**SUPPLIED DATA**.
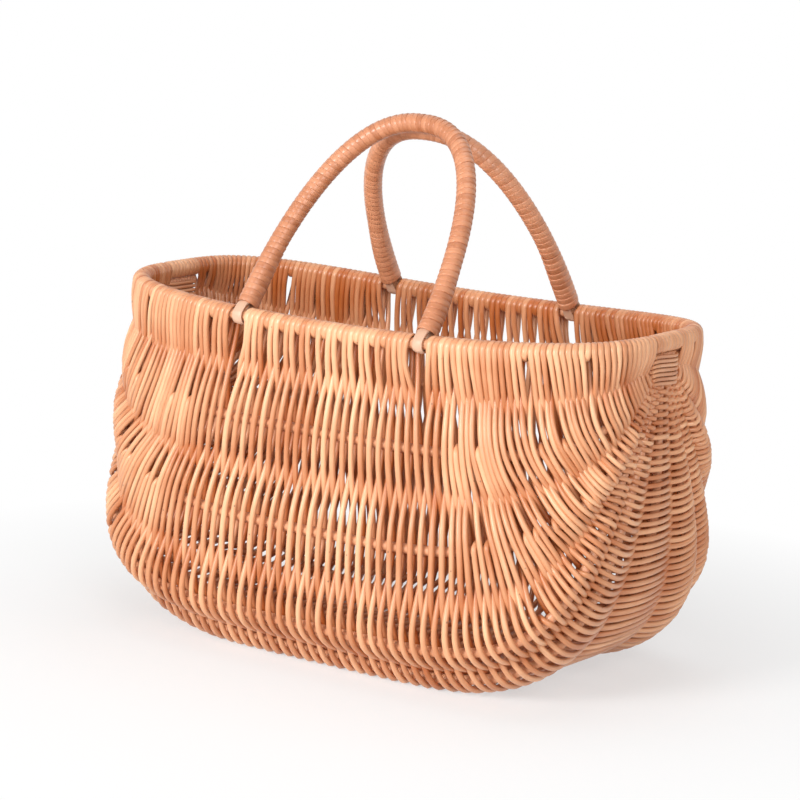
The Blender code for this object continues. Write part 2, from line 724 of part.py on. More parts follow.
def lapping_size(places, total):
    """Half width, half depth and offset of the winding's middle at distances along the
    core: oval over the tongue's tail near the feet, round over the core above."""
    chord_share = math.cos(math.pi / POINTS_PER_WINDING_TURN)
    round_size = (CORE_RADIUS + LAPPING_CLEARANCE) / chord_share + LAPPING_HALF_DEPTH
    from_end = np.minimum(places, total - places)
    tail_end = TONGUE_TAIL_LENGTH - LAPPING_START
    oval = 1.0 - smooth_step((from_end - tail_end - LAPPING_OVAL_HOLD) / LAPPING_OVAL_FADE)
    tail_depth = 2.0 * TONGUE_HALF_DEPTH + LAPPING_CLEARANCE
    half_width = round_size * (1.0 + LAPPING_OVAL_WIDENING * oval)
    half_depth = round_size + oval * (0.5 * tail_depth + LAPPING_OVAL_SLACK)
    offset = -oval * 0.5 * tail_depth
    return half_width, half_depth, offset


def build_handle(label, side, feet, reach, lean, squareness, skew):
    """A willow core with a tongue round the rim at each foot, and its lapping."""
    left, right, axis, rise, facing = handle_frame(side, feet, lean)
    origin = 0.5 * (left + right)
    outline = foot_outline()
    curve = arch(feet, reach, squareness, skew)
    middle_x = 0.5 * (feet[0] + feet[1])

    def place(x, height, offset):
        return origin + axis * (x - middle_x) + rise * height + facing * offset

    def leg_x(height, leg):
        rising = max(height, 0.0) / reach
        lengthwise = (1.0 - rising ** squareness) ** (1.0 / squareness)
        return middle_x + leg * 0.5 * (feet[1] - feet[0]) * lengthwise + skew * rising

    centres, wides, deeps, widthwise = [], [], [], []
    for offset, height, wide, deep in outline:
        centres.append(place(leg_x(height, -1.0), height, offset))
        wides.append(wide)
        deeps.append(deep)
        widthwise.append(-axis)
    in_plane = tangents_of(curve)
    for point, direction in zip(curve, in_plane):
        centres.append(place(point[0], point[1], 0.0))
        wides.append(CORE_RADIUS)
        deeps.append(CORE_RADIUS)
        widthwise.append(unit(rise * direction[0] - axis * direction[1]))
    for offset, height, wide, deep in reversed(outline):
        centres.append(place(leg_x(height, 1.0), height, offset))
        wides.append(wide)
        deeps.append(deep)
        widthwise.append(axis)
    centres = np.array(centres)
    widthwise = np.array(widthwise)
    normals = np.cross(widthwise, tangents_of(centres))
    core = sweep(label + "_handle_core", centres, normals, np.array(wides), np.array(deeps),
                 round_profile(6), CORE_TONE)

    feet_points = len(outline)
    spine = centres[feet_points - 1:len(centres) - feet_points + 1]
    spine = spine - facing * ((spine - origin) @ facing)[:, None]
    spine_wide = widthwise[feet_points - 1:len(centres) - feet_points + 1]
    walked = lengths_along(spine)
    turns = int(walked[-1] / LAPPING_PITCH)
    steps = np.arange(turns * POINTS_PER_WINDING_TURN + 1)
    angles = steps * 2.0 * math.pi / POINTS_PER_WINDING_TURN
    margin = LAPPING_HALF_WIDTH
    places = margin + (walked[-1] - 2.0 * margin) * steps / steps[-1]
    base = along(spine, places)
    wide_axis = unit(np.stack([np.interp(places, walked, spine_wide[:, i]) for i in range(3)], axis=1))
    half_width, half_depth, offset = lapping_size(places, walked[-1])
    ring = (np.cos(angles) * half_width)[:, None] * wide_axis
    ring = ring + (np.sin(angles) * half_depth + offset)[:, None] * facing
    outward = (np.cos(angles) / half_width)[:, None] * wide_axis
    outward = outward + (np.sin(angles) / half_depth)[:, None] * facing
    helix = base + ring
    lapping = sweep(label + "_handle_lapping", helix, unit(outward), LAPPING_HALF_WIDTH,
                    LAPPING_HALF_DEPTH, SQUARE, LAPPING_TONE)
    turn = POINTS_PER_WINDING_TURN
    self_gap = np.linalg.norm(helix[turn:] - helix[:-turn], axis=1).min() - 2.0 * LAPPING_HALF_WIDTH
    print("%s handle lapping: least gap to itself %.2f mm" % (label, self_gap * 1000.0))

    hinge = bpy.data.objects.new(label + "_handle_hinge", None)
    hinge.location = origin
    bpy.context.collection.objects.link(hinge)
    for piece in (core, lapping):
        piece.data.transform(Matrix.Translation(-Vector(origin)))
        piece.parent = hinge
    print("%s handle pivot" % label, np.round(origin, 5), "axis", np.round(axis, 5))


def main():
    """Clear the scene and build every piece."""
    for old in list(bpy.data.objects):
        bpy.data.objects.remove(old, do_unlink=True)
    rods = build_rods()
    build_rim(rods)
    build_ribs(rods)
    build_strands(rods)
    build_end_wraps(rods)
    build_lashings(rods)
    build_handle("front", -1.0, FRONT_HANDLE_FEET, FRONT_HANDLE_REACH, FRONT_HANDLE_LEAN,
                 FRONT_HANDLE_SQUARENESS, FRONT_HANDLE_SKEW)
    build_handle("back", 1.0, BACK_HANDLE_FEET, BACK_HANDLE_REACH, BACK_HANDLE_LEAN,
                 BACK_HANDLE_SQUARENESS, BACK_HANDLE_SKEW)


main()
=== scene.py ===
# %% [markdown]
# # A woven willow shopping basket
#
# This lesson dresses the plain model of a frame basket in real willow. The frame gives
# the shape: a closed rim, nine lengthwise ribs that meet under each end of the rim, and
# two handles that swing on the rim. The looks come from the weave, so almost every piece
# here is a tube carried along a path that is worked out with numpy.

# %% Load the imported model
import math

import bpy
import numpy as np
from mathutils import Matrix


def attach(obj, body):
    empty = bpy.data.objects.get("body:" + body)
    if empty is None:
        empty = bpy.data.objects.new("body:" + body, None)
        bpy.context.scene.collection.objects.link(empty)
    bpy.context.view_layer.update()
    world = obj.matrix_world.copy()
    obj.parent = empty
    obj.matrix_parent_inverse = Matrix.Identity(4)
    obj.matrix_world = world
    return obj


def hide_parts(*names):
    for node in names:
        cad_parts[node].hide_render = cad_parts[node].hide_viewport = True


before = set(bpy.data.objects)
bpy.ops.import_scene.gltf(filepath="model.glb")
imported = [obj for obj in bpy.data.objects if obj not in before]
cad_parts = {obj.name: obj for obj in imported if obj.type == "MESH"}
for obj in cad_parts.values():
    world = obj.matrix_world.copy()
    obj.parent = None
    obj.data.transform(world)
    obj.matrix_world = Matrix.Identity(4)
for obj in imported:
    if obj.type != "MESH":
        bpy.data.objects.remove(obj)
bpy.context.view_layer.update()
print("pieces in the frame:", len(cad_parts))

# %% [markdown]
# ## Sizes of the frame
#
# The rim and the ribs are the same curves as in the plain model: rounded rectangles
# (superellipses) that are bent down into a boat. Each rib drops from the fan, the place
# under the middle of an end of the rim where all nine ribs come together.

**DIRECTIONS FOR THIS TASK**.
Your task is to print the whole listing again exactly.

**REPLY**.
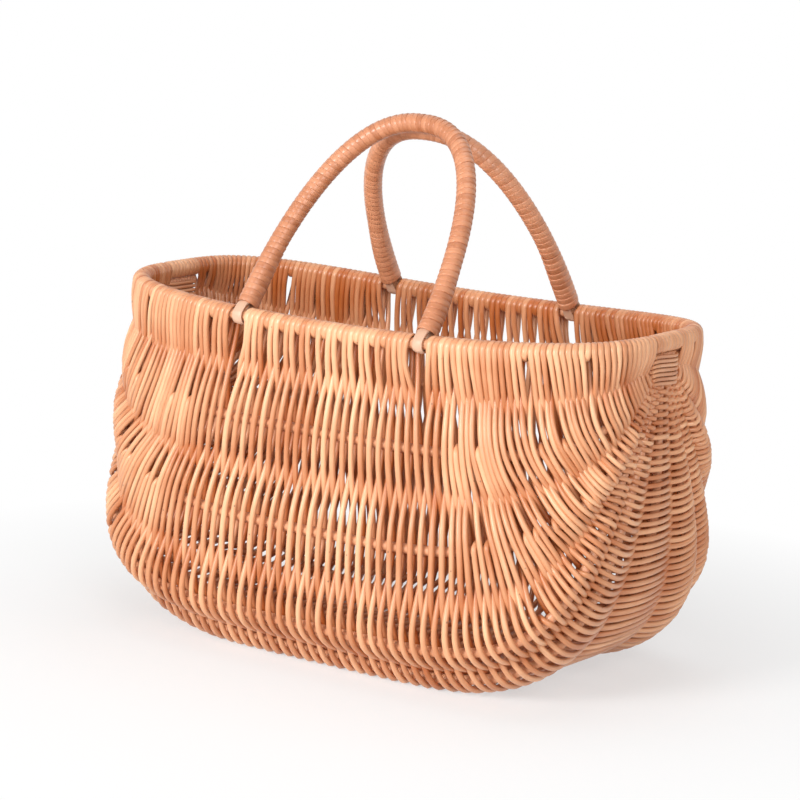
The Blender code for this object continues. Write part 2, from line 724 of part.py on. More parts follow.
def lapping_size(places, total):
    """Half width, half depth and offset of the winding's middle at distances along the
    core: oval over the tongue's tail near the feet, round over the core above."""
    chord_share = math.cos(math.pi / POINTS_PER_WINDING_TURN)
    round_size = (CORE_RADIUS + LAPPING_CLEARANCE) / chord_share + LAPPING_HALF_DEPTH
    from_end = np.minimum(places, total - places)
    tail_end = TONGUE_TAIL_LENGTH - LAPPING_START
    oval = 1.0 - smooth_step((from_end - tail_end - LAPPING_OVAL_HOLD) / LAPPING_OVAL_FADE)
    tail_depth = 2.0 * TONGUE_HALF_DEPTH + LAPPING_CLEARANCE
    half_width = round_size * (1.0 + LAPPING_OVAL_WIDENING * oval)
    half_depth = round_size + oval * (0.5 * tail_depth + LAPPING_OVAL_SLACK)
    offset = -oval * 0.5 * tail_depth
    return half_width, half_depth, offset


def build_handle(label, side, feet, reach, lean, squareness, skew):
    """A willow core with a tongue round the rim at each foot, and its lapping."""
    left, right, axis, rise, facing = handle_frame(side, feet, lean)
    origin = 0.5 * (left + right)
    outline = foot_outline()
    curve = arch(feet, reach, squareness, skew)
    middle_x = 0.5 * (feet[0] + feet[1])

    def place(x, height, offset):
        return origin + axis * (x - middle_x) + rise * height + facing * offset

    def leg_x(height, leg):
        rising = max(height, 0.0) / reach
        lengthwise = (1.0 - rising ** squareness) ** (1.0 / squareness)
        return middle_x + leg * 0.5 * (feet[1] - feet[0]) * lengthwise + skew * rising

    centres, wides, deeps, widthwise = [], [], [], []
    for offset, height, wide, deep in outline:
        centres.append(place(leg_x(height, -1.0), height, offset))
        wides.append(wide)
        deeps.append(deep)
        widthwise.append(-axis)
    in_plane = tangents_of(curve)
    for point, direction in zip(curve, in_plane):
        centres.append(place(point[0], point[1], 0.0))
        wides.append(CORE_RADIUS)
        deeps.append(CORE_RADIUS)
        widthwise.append(unit(rise * direction[0] - axis * direction[1]))
    for offset, height, wide, deep in reversed(outline):
        centres.append(place(leg_x(height, 1.0), height, offset))
        wides.append(wide)
        deeps.append(deep)
        widthwise.append(axis)
    centres = np.array(centres)
    widthwise = np.array(widthwise)
    normals = np.cross(widthwise, tangents_of(centres))
    core = sweep(label + "_handle_core", centres, normals, np.array(wides), np.array(deeps),
                 round_profile(6), CORE_TONE)

    feet_points = len(outline)
    spine = centres[feet_points - 1:len(centres) - feet_points + 1]
    spine = spine - facing * ((spine - origin) @ facing)[:, None]
    spine_wide = widthwise[feet_points - 1:len(centres) - feet_points + 1]
    walked = lengths_along(spine)
    turns = int(walked[-1] / LAPPING_PITCH)
    steps = np.arange(turns * POINTS_PER_WINDING_TURN + 1)
    angles = steps * 2.0 * math.pi / POINTS_PER_WINDING_TURN
    margin = LAPPING_HALF_WIDTH
    places = margin + (walked[-1] - 2.0 * margin) * steps / steps[-1]
    base = along(spine, places)
    wide_axis = unit(np.stack([np.interp(places, walked, spine_wide[:, i]) for i in range(3)], axis=1))
    half_width, half_depth, offset = lapping_size(places, walked[-1])
    ring = (np.cos(angles) * half_width)[:, None] * wide_axis
    ring = ring + (np.sin(angles) * half_depth + offset)[:, None] * facing
    outward = (np.cos(angles) / half_width)[:, None] * wide_axis
    outward = outward + (np.sin(angles) / half_depth)[:, None] * facing
    helix = base + ring
    lapping = sweep(label + "_handle_lapping", helix, unit(outward), LAPPING_HALF_WIDTH,
                    LAPPING_HALF_DEPTH, SQUARE, LAPPING_TONE)
    turn = POINTS_PER_WINDING_TURN
    self_gap = np.linalg.norm(helix[turn:] - helix[:-turn], axis=1).min() - 2.0 * LAPPING_HALF_WIDTH
    print("%s handle lapping: least gap to itself %.2f mm" % (label, self_gap * 1000.0))

    hinge = bpy.data.objects.new(label + "_handle_hinge", None)
    hinge.location = origin
    bpy.context.collection.objects.link(hinge)
    for piece in (core, lapping):
        piece.data.transform(Matrix.Translation(-Vector(origin)))
        piece.parent = hinge
    print("%s handle pivot" % label, np.round(origin, 5), "axis", np.round(axis, 5))


def main():
    """Clear the scene and build every piece."""
    for old in list(bpy.data.objects):
        bpy.data.objects.remove(old, do_unlink=True)
    rods = build_rods()
    build_rim(rods)
    build_ribs(rods)
    build_strands(rods)
    build_end_wraps(rods)
    build_lashings(rods)
    build_handle("front", -1.0, FRONT_HANDLE_FEET, FRONT_HANDLE_REACH, FRONT_HANDLE_LEAN,
                 FRONT_HANDLE_SQUARENESS, FRONT_HANDLE_SKEW)
    build_handle("back", 1.0, BACK_HANDLE_FEET, BACK_HANDLE_REACH, BACK_HANDLE_LEAN,
                 BACK_HANDLE_SQUARENESS, BACK_HANDLE_SKEW)


main()
=== scene.py ===
# %% [markdown]
# # A woven willow shopping basket
#
# This lesson dresses the plain model of a frame basket in real willow. The frame gives
# the shape: a closed rim, nine lengthwise ribs that meet under each end of the rim, and
# two handles that swing on the rim. The looks come from the weave, so almost every piece
# here is a tube carried along a path that is worked out with numpy.

# %% Load the imported model
import math

import bpy
import numpy as np
from mathutils import Matrix


def attach(obj, body):
    empty = bpy.data.objects.get("body:" + body)
    if empty is None:
        empty = bpy.data.objects.new("body:" + body, None)
        bpy.context.scene.collection.objects.link(empty)
    bpy.context.view_layer.update()
    world = obj.matrix_world.copy()
    obj.parent = empty
    obj.matrix_parent_inverse = Matrix.Identity(4)
    obj.matrix_world = world
    return obj


def hide_parts(*names):
    for node in names:
        cad_parts[node].hide_render = cad_parts[node].hide_viewport = True


before = set(bpy.data.objects)
bpy.ops.import_scene.gltf(filepath="model.glb")
imported = [obj for obj in bpy.data.objects if obj not in before]
cad_parts = {obj.name: obj for obj in imported if obj.type == "MESH"}
for obj in cad_parts.values():
    world = obj.matrix_world.copy()
    obj.parent = None
    obj.data.transform(world)
    obj.matrix_world = Matrix.Identity(4)
for obj in imported:
    if obj.type != "MESH":
        bpy.data.objects.remove(obj)
bpy.context.view_layer.update()
print("pieces in the frame:", len(cad_parts))

# %% [markdown]
# ## Sizes of the frame
#
# The rim and the ribs are the same curves as in the plain model: rounded rectangles
# (superellipses) that are bent down into a boat. Each rib drops from the fan, the place
# under the middle of an end of the rim where all nine ribs come together.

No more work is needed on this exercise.